## Data for processing:

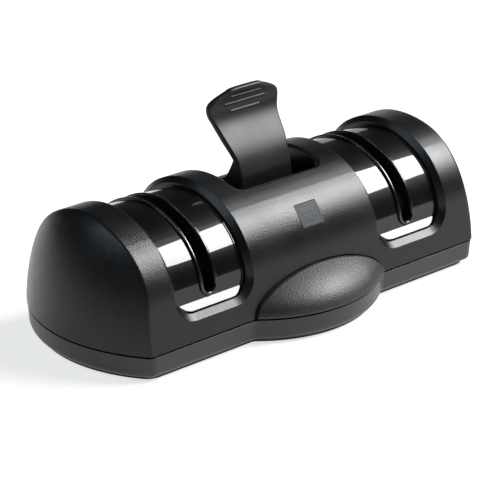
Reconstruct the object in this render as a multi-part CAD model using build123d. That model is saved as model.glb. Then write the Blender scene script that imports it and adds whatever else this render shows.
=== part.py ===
"""Two-stage kitchen-knife sharpener with a suction foot worked by a fold-back lever.

Frame: millimetres, +X along the housing, +Y to the back, +Z up, origin at the centre of the footprint.
Each function makes one named piece, or a small group of identical pieces, and write() stores it.
"""
from build123d import *
import os
from math import cos, degrees, hypot, pi, radians, sin, sqrt, tan

# ---------------------------------------------------------------- driving dimensions
CREST_Z = 46.7            # top of the housing arch
CREST_R = 34.1            # radius of the arch over the crest
CREST_ANGLE = 33.0        # half angle of the crest arc, from vertical
SHOULDER_R = 25.9         # radius of the arch at its shoulders
WALL_LEAN = 9.0           # lean of the lower walls from vertical
SEAM_Z = 8.8              # parting plane between housing and base
SEAM_GAP = 0.7            # shadow gap at the parting plane
WALL = 2.8                # housing wall
CORNER_X = 70.5           # where the long walls meet the rounded ends
END_SAGITTA = 11.8        # how far the ends bow out beyond the corners
END_LEAN = 14.9           # how far the ends draw in by the crest
END_POWER = 1.67          # fullness of the end profile
END_RISE = 0.7            # the end profile tops out this far above the crest
CREASE_R = 1.5            # rounding where long walls meet the ends

SLOT_X = 43.3             # centre of each knife slot from the middle
WINDOW_X = (28.8, 57.7)   # side walls of each window opening
WINDOW_Z = 17.3           # sill of each window opening
WINDOW_CORNER = 6.5       # radius of the two lower window corners
WINDOW_BEVEL = 1.8        # bevel round each window opening
COVER_INSET = 3.0         # window cover surface below the housing surface
COVER_T = 2.0             # window cover wall
COVER_FLANGE = 3.0        # how far the cover reaches behind the housing wall
COVER_RIM = 0.5           # width of the fine step round the cover
COVER_STEP = 0.35         # height of that step
TOE_TOP_Z = 20.2          # top of the sloping toe at the foot of each cover
TOE_OUT = 1.8             # how far the toe leans out

CHANNEL = 4.6             # knife channel width
SLOT_END_Z = 20.6         # lowest point of the slot rim, front and back
LIP_H = 0.8               # height of the rounded lip over the cover
LIP_R = 0.45              # rounding of the lip
GUIDE_WALL = 1.1          # wall of the slot guide
GUIDE_FLANGE = 1.2        # width of the hidden flange that stops the guide behind the cover
GUIDE_DEPTH = 6.0         # how far the guide hangs below the cover surface

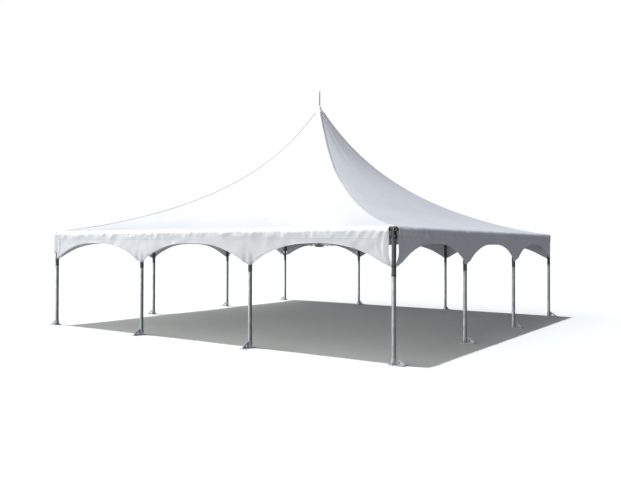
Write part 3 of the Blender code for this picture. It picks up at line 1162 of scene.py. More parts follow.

## Direction:
Return the opening line of the data and every line after it through the line containing "a fold-back lever.", please, exactly as written and with nothing added.

## Written solution:
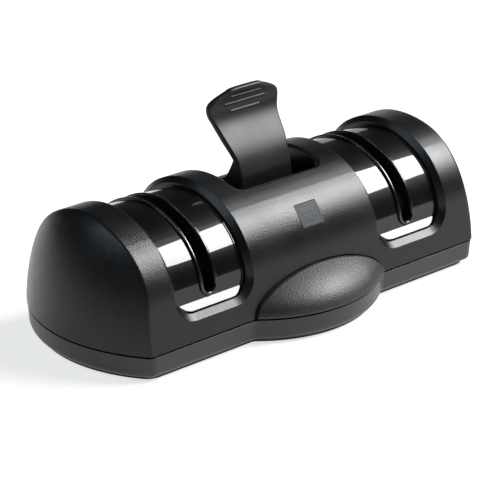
Reconstruct the object in this render as a multi-part CAD model using build123d. That model is saved as model.glb. Then write the Blender scene script that imports it and adds whatever else this render shows.
=== part.py ===
"""Two-stage kitchen-knife sharpener with a suction foot worked by a fold-back lever.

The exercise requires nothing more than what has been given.